* _EXERCISE_: Take the data below and extract the lines from the one with "return Part.Face(wire).extrude(outward *" to the one with "cad_parts[node].hide_render = cad_parts[node].hide_viewport", inclusive, exactly as written.

Rows from a 3D modeling dataset
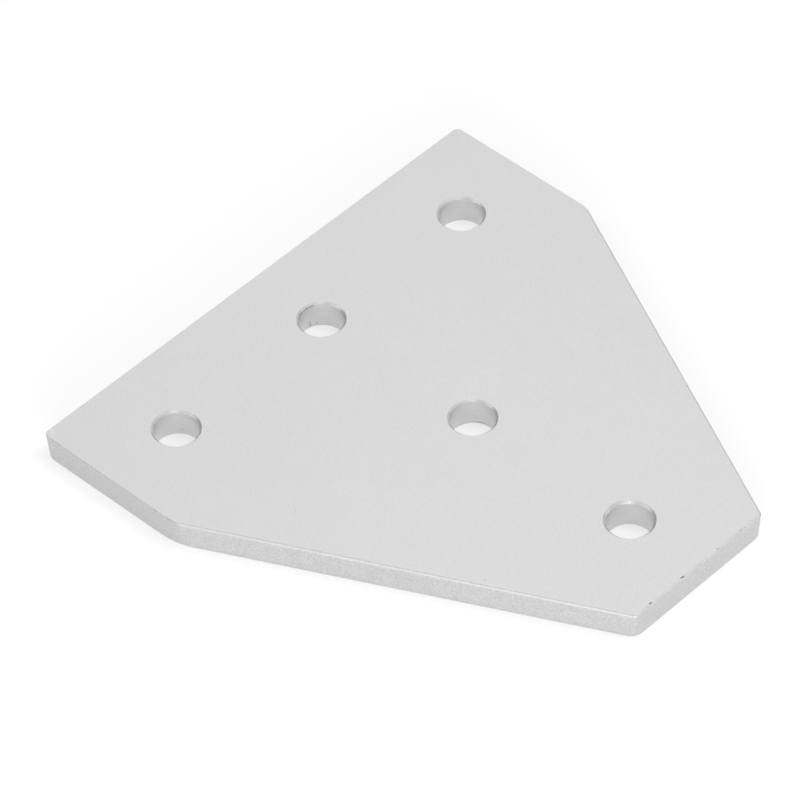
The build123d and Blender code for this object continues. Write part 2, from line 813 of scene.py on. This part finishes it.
def bore_mesh(holes, bore_metal):
    """The lining of all five holes, as a plain mesh."""
    tree = hole_tree()
    carrier = bpy.data.objects.new(BORES_NAME, bpy.data.meshes.new(BORES_NAME))
    bpy.context.scene.collection.objects.link(carrier)
    modifier = carrier.modifiers.new("Drilled holes", "NODES")
    modifier.node_group = tree
    wanted = {
        "Hole pitch": holes.pitch,
        "Hole radius": holes.radius,
        "Rim bevel": holes.bevel,
        "Last rim bevel": holes.last_bevel,
        "Plate thickness": CAD_HIGH.z,
        "Drill ripple": holes.ripple,
        "Segments": holes.segments,
        "Steps": holes.steps,
        "Seed": HOLE_SEED,
        "Bore metal": bore_metal,
    }
    for item in tree.interface.items_tree:
        if item.in_out == "INPUT":
            modifier[item.identifier] = wanted[item.name]
    carrier.update_tag()
    depsgraph = bpy.context.evaluated_depsgraph_get()
    made = bpy.data.meshes.new_from_object(carrier.evaluated_get(depsgraph))
    carrier.modifiers.remove(modifier)
    bpy.data.objects.remove(carrier)
    return made


# ------------------------------------------------------------ materials

# Marks on the upper face, and a painted shade line just behind the stem bevel: start,
# finish, half width and depth of tone. In mm.
FACE_MARKS_AND_SHADE = [
    ((-39.62, -30.81), (-40.78, -32.43), 0.17, 0.10),  # a short scratch
    ((-41.66, -22.72), (-42.37, -23.49), 0.13, 0.05),
    ((-48.36, 3.96), (-48.20, 3.70), 0.16, 0.06),
    ((-46.82, 2.27), (-46.60, 2.20), 0.15, 0.05),
    ((-29.75, -70.43), (-29.60, -70.45), 0.22, 0.24),  # a dark pit
    ((17.40, -87.90), (17.50, -88.10), 0.20, 0.06),
    ((16.70, -74.90), (16.50, -75.10), 0.22, 0.04),
    ((18.40, -11.30), (18.60, -11.20), 0.20, 0.05),
    ((45.40, 10.70), (45.10, 10.50), 0.22, 0.04),
    ((23.30, -77.90), (23.40, -78.00), 0.18, 0.06),
    ((32.00, -62.60), (32.10, -62.70), 0.16, 0.05),
    ((17.90, -72.20), (18.00, -72.30), 0.16, 0.05),
    ((-6.90, -78.30), (-6.70, -78.50), 0.20, 0.035),
    ((-57.00, 16.20), (-56.50, 17.00), 0.90, -0.045),  # rubbed bright corner
    # Painted shade: a faint dark line just inside the stem's upper bevel.
    ((-17.00, -97.02), (17.00, -97.02), 0.20, 0.028),  # behind the stem bevel
]

# Painted shade in the knocks in the bevel at the stem's end, then on the bruised left
# shoulder, where the mesh also dents the bevel. In mm.
STEM_KNOCK_SHADE = [
    ((-4.68, -97.00), (-4.21, -97.13), 0.26, 0.62),
    ((-13.60, -96.94), (-13.14, -97.05), 0.24, 0.50),
    ((-0.40, -97.17), (0.36, -97.24), 0.17, 0.26),
    ((5.31, -97.14), (5.66, -97.28), 0.20, 0.42),
    ((11.77, -97.22), (12.30, -97.30), 0.21, 0.48),
    ((12.89, -97.26), (13.26, -97.32), 0.17, 0.30),
]
SHOULDER_BRUISE_SHADE = [
    ((-57.98, -15.60), (-57.88, -17.00), 0.22, 0.24),
    ((-57.88, -17.00), (-57.80, -18.60), 0.26, 0.34),
    ((-57.99, -11.80), (-57.99, -13.10), 0.14, 0.14),
]
# Painted shade in every knock, at the stem's end and on the shoulder.
EDGE_KNOCK_SHADE = STEM_KNOCK_SHADE + SHOULDER_BRUISE_SHADE


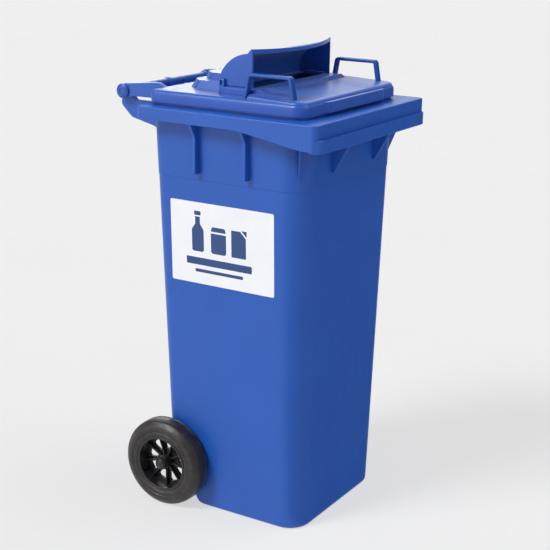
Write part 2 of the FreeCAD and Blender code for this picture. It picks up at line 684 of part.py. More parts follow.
def wheel_hub():
    """The left hub: barrel, web with openings, radial ribs and a bored boss."""
    barrel = turned([
        (BARREL_R, -TYRE_OUT + 1.5, 1), (SEAT_R, -TYRE_OUT + 1.5, 1), (SEAT_R, -TYRE_IN - 1, 1),
        (BARREL_R, -TYRE_IN - 1, 1),
    ], AXLE_Y, AXLE_Z)
    web = rod(BARREL_R + 1, -WEB_OUT, -WEB_IN, AXLE_Y, AXLE_Z)
    boss = rod(BOSS_R, -BOSS_OUT, -BOSS_IN, AXLE_Y, AXLE_Z)
    ribs = []
    openings = []
    for i in range(SPOKES):
        turn = 360.0 * i / SPOKES
        hole = teardrop()
        hole.rotate(Vector(0, AXLE_Y, AXLE_Z), X_AXIS, turn)
        openings.append(hole)
        rib = box(-WEB_OUT - RIB_HIGH, -WEB_IN, AXLE_Y - RIB_HALF, AXLE_Y + RIB_HALF,
                  AXLE_Z + BOSS_R - 2, AXLE_Z + BARREL_R + 1)
        rib.rotate(Vector(0, AXLE_Y, AXLE_Z), X_AXIS, turn + 180.0 / SPOKES)
        ribs.append(rib)
    solid = barrel.fuse([web.cut(openings), boss] + ribs)
    bore = rod(AXLE_R + RUNNING_GAP / 2, -TYRE_OUT, -BOSS_IN + 10, AXLE_Y, AXLE_Z)
    return solid.cut(bore).removeSplitter()


def tyre():
    """The left tyre: round shoulders and a groove beside its inner edge."""
    groove = TYRE_GROOVE
    return turned([
        (SEAT_R, -TYRE_OUT + 2.5, 1.2), (SEAT_R + 5, -TYRE_OUT, 2.5), (86.0, -TYRE_OUT, 16),
        (WHEEL_R - 2, -TYRE_OUT + 9, 12), (WHEEL_R, -TYRE_OUT + 20, 30), (WHEEL_R, -groove - 1.6, 0.8),
        (WHEEL_R - 2.5, -groove, 0.6), (WHEEL_R, -groove + 1.6, 0.8), (WHEEL_R, -TYRE_IN - 2, 2),
        (WHEEL_R - 12, -TYRE_IN, 6), (SEAT_R + 4, -TYRE_IN, 2), (SEAT_R, -TYRE_IN - 2, 0),
    ], AXLE_Y, AXLE_Z)


def hub_cap():
    """The left cap pushed on the hub's boss over the end of the axle."""
    return turned([
        (0, -CAP_OUT, 0), (CAP_R - 2, -CAP_OUT, 4), (CAP_R + 1, -CAP_OUT + 4, 2),
        (BOSS_R, -BOSS_OUT, 0), (BOSS_R - 1.8, -BOSS_OUT, 0), (BOSS_R - 2.2, -CAP_OUT + 5, 0),
        (0, -CAP_OUT + 4, 0),
    ], AXLE_Y, AXLE_Z)


def side_label():
    """The plate-thin label, lying on the left wall's taper."""
    slope = (TOP_HALF_W - BASE_HALF_W) / TAPER_Z
    low_x = -BASE_HALF_W - slope * LABEL_BOTTOM_Z
    high_x = -BASE_HALF_W - slope * LABEL_TOP_Z
    wire = rounded([
        (Vector(low_x, LABEL_FRONT, LABEL_BOTTOM_Z), LABEL_R),
        (Vector(high_x, LABEL_FRONT, LABEL_TOP_Z), LABEL_R),
        (Vector(high_x, LABEL_BACK, LABEL_TOP_Z), LABEL_R),
        (Vector(low_x, LABEL_BACK, LABEL_BOTTOM_Z), LABEL_R),
    ])
    outward = Vector(-1, 0, slope * -1).normalize()
    return Part.Face(wire).extrude(outward * LABEL)


os.makedirs("parts", exist_ok=True)
save("bin_body", bin_body())
save("rear_handle_bar", rear_handle_bar())
save("lid", lid())
save("throw_in_hood", throw_in_hood())
save("axle", axle())
save("side_label", side_label())
save("hood_screws", screw_group(hood_screw_places()))
save("handle_screws", screw_group(handle_screw_places()))
for side, sign in SIDES:
    save("hinge_pin_" + side, sided(hinge_pin(), sign))
    save("lid_handle_" + side, sided(bow_handle(), sign))
    save("hood_clip_" + side, sided(hood_clip(), sign))
    save("wheel_hub_" + side, sided(wheel_hub(), sign))
    save("tyre_" + side, sided(tyre(), sign))
    save("hub_cap_" + side, sided(hub_cap(), sign))
    save("retaining_ring_" + side, sided(retaining_ring(), sign))
    save("axle_spacer_" + side, sided(axle_spacer(), sign))
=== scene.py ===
"""The look of a 120 litre two-wheeled bin with a throw-in hood on its lid.

Shapes are drawn in millimetres in the frame of the CAD model: X across the bin, Y from the comb
edge at the front to the handle bar at the back, Z up. put() turns them into metres.
"""

from math import acos, asin, atan2, cos, pi, radians, sin, sqrt, tan

import bmesh
import bpy
from mathutils import Matrix, Vector


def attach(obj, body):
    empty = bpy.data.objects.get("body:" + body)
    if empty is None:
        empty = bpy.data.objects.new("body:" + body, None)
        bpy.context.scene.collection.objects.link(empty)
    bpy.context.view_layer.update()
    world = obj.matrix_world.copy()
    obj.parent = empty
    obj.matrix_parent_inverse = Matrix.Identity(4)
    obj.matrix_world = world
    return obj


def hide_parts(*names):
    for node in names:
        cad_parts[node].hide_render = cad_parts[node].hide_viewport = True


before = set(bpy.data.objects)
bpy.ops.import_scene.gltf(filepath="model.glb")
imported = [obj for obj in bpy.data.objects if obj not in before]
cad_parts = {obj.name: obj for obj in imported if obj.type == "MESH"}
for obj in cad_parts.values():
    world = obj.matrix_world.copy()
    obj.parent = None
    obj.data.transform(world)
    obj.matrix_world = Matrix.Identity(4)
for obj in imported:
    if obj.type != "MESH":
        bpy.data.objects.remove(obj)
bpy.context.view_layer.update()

MM = 0.001

# ---- dimensions, as in the CAD where it has them
RIM_HALF_W, RIM_FRONT, RIM_BACK, RIM_Z = 240.0, -215.0, 219.0, 900.0
RIM_FRONT_R, RIM_BACK_R, RIM_LEAST_R, RIM_EDGE_R = 13.0, 16.0, 6.0, 2.6
UNDER_RIM_Z, UNDER_RIM_R = 896.0, 4.0
WALL = 4.0
WALL_LEVELS = (200.0, 300.0, 400.0, 500.0, 600.0, 700.0)
TAPER_Z = 850.0
BASE_HALF_W, TOP_HALF_W = 176.0, 209.0
BASE_FRONT, TOP_FRONT = -158.0, -169.0
BASE_BACK, TOP_BACK = 177.0, 200.0
BASE_FRONT_R, TOP_FRONT_R = 50.0, 56.0
BASE_BACK_R, TOP_BACK_R = 26.0, 30.0
BASE_EDGE_R, FLOOR_R = 8.0, 8.0
BAND_Z, BAND_STEP, BAND_SOFT = 754.0, 0.9, 0.5
STEP_FRONT, STEP_Z, STEP_R, STEP_INNER_R, FOOT_BACK_R = 115.0, 128.0, 25.0, 10.0, 11.0
STEP_EDGE, STEP_GAP = ((2.6, 0.4), (0.8, 1.2)), 0.6
SKIRT, SKIRT_Z, SKIRT_FRONT_Z, SKIRT_EDGE_R = 4.0, 873.0, 847.0, 1.4
SLOPE_BACK, SLOPE_FRONT, SLOPE_BEND = -32.0, -178.0, 0.09
COMB_FRONT, COMB_HALF_W, COMB_R, COMB_RIB = -223.0, 238.0, 20.0, 0.5
COMB_TOP_Z, COMB_BOTTOM_Z = 871.0, 844.0
BEAD, BEAD_INSET, BEAD_Z, BEAD_EDGE_R = 4.0, 6.0, 918.0, 1.7
FIN, FIN_TOP_Z, FIN_ROOT = 7.0, 898.0, 2.4
SIDE_FIN_Y, SIDE_FIN_OUT, SIDE_FIN_Z = (82.0, -40.0), 223.0, 768.0
FRONT_FIN_X, FRONT_FIN_Z, FRONT_FIN_TIP, FRONT_FIN_REACH = 90.0, 781.0, 6.0, 45.0
CORNER_FIN, CORNER_FIN_X, CORNER_FIN_Y, CORNER_FIN_ANGLE = 5.0, 190.0, -150.0, 32.0
CORNER_FIN_Z, CORNER_FIN_REACH = 770.0, 37.0
FLARE_Z = 850.0

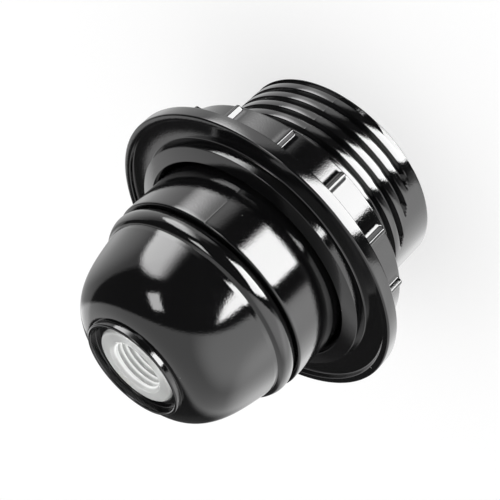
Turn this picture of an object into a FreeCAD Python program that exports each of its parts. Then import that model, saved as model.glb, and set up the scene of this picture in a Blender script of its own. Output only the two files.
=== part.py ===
"""Screw-in lamp holder with a half-threaded barrel, a shade ring and a domed cap, in millimetres.

Z runs along the axis, from the open mouth that takes the lamp (z = 0) to the cable entry at the top.
The moulded black shells are the barrel, the shade ring and the cap. A clear threaded bush carries the
cable entry. Inside, a ceramic block keeps the sprung centre contact, the side contact and the terminals.
"""
import FreeCAD, Part
import math
import os

# barrel: outer skin with the shade thread, mouth and lamp bore
BARREL_R = 19.5
BARREL_TOP = 35.3
MOUTH_R = 16.8
MOUTH_DEPTH = 8.4
LAMP_BORE_R = 13.3
LAMP_BORE_FROM = 10.4
LAMP_BORE_TO = 22.4
RELIEF_R = 13.8
EDGE_ROUND = 0.35

# shade thread on the barrel, with its blank run-out towards the mouth
THREAD_PITCH = 2.5
THREAD_DEPTH = 1.1
THREAD_MOUTH_W = 1.25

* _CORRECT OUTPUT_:
    return Part.Face(wire).extrude(outward * LABEL)


os.makedirs("parts", exist_ok=True)
save("bin_body", bin_body())
save("rear_handle_bar", rear_handle_bar())
save("lid", lid())
save("throw_in_hood", throw_in_hood())
save("axle", axle())
save("side_label", side_label())
save("hood_screws", screw_group(hood_screw_places()))
save("handle_screws", screw_group(handle_screw_places()))
for side, sign in SIDES:
    save("hinge_pin_" + side, sided(hinge_pin(), sign))
    save("lid_handle_" + side, sided(bow_handle(), sign))
    save("hood_clip_" + side, sided(hood_clip(), sign))
    save("wheel_hub_" + side, sided(wheel_hub(), sign))
    save("tyre_" + side, sided(tyre(), sign))
    save("hub_cap_" + side, sided(hub_cap(), sign))
    save("retaining_ring_" + side, sided(retaining_ring(), sign))
    save("axle_spacer_" + side, sided(axle_spacer(), sign))
=== scene.py ===
"""The look of a 120 litre two-wheeled bin with a throw-in hood on its lid.

Shapes are drawn in millimetres in the frame of the CAD model: X across the bin, Y from the comb
edge at the front to the handle bar at the back, Z up. put() turns them into metres.
"""

from math import acos, asin, atan2, cos, pi, radians, sin, sqrt, tan

import bmesh
import bpy
from mathutils import Matrix, Vector


def attach(obj, body):
    empty = bpy.data.objects.get("body:" + body)
    if empty is None:
        empty = bpy.data.objects.new("body:" + body, None)
        bpy.context.scene.collection.objects.link(empty)
    bpy.context.view_layer.update()
    world = obj.matrix_world.copy()
    obj.parent = empty
    obj.matrix_parent_inverse = Matrix.Identity(4)
    obj.matrix_world = world
    return obj


def hide_parts(*names):
    for node in names:
        cad_parts[node].hide_render = cad_parts[node].hide_viewport = True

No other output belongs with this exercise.